Pienso que la incoherencia es algo demasiado común en la raza humana y que–lamentablemente–no es la herencia ni el sello propio de un determinado grupo de personas, sean o no creyentes. La incoherencia tiene que ver con la fragilidad, a veces; con la conveniencia, a veces; con la ignorancia, otras veces más. nuestros ideales se desconectan de nuestras obras y nos volvemos incoherentes por muchas causas, y me atrevo a pensar que no está en nuestro poder eliminarlas absolutamente todas.
Si miramos las civilizaciones de otros tiempos o lugares, en todas encontraremos que hay algún núcleo de valores, ideales o modelos de vida que marcan eso que se llama el “deber ser.” Incluso los pensadores que han batallado contra la idea de que haya un “deber ser” para el ser humano, es decir, pensadores como Nietzsche o Sartre, han tenido que limitarse a proponer algo así como esto: que el ser humano “no debería” prestar atención a las voces que le dicen que “debería” ser de alguna u otra manera. Es patente la contradicción que esto implica.
Así que no tenemos remedio: en cuanto humanos, necesitamos un “deber ser.”
Pero tampoco tenemos remedio en quedarnos cortos frente a ese deber ser. Repasemos el sistema judicial romano y encontraremos maravillas del pensamiento y la sensatez. ¿Fue esa la marca permanente, el sello característico de los emperadores o del senado? No, ciertamente. Saltemos a la península griega. ¡Cuánta sabiduría, cuánta profundidad en aquellos filósofos! Y sin embargo, el gran Aristóteles apoyó irrestrictamente la esclavitud, y el grande y sutil Platón consideraba que era más perfecta una relación homosexual porque es más perfecto que un hombre ame a lo que es “más perfecto.” De nuevo: la inconsecuencia y la incoherencia no respetan barreras de raza, lengua o coeficiente intelectual.
Si la incoherencia es algo tan común, una especie de plaga que a todos nos afecta, por lo menos en ciertas situaciones o periodos de la vida, es evidente que uno no puede definir los propios valores o las opciones fundamentales sólo en guerra contra las contradicciones. Si la agresividad de muchos musulmanes me va a hacer hinduísta o el egoísmo típico de tantos ateos me me mueve a volverme budista, ya podré pasarme el resto de la vida rebotando entre grupos de pensadores, y navegando, cada vez más desengañado, las aguas de todas las filosofías, religiones y disciplinas espirituales.
Lo que pretendo decir es que uno no encuentra lo que quiere ser solamente rechazando lo que no quiere ser.

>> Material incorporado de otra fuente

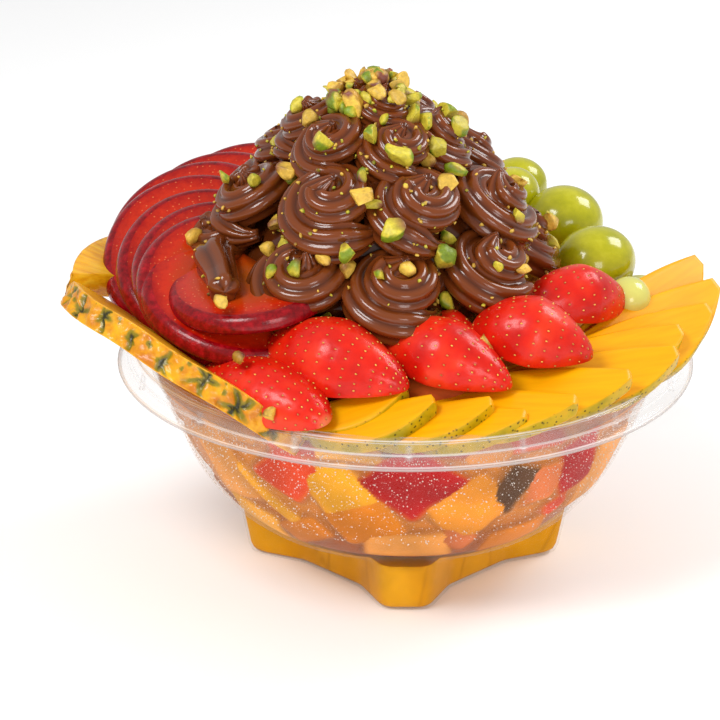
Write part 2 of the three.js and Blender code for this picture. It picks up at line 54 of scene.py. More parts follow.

De hecho, a mí no extraña el barro de los seres humanos. Me admira, en cambio, que en ese barro y con ese barro puedan suceder cosas extraordinarias, incluso sublimes.
Yo no soy creyente porque nací creyente, ni porque mis padres lo fueron o lo son ahora. En cuarenta años de vida he visto más lodo dentro de la Iglesia Católica del que mucha gente podrá ver en toda su vida. Puede clasificárseme de muchas maneras, pero creo que ya nadie puede llamarme ingenuo en lo que tiene que ver con las llagas y las miasmas de la Iglesia. Ciertamente yo no soy creyente por esas heridas sino a pesar de ellas. Además, no se me olvida que yo tengo mi propia porción de miseria, con la que tengo que luchar, como todo el mundo.
Podría contar mil historias sobre cómo me llena de alegría y de una gratitud infinita el hecho de poder creer en Dios, y le hecho de pronunciar el nombre dulcísimo de Jesucristo. Por ahora, en cambio, sólo quiero decir algo: si alguien va por un camino y se cansa y se sienta al borde. Yo puedo aprender más de ese camino que de ese borde. Lo importante no es adónde se detuvo sino hacia dónde iba esa persona. Cada error, cada incoherencia que cometemos, puede romper nuestra caminata pero no romperá el camino. Y cuando pienso adónde me conduce la fe, incluso si lo pienso sólo para esta tierra, sólo puede sentir agradecimiento, humilde agradecimiento.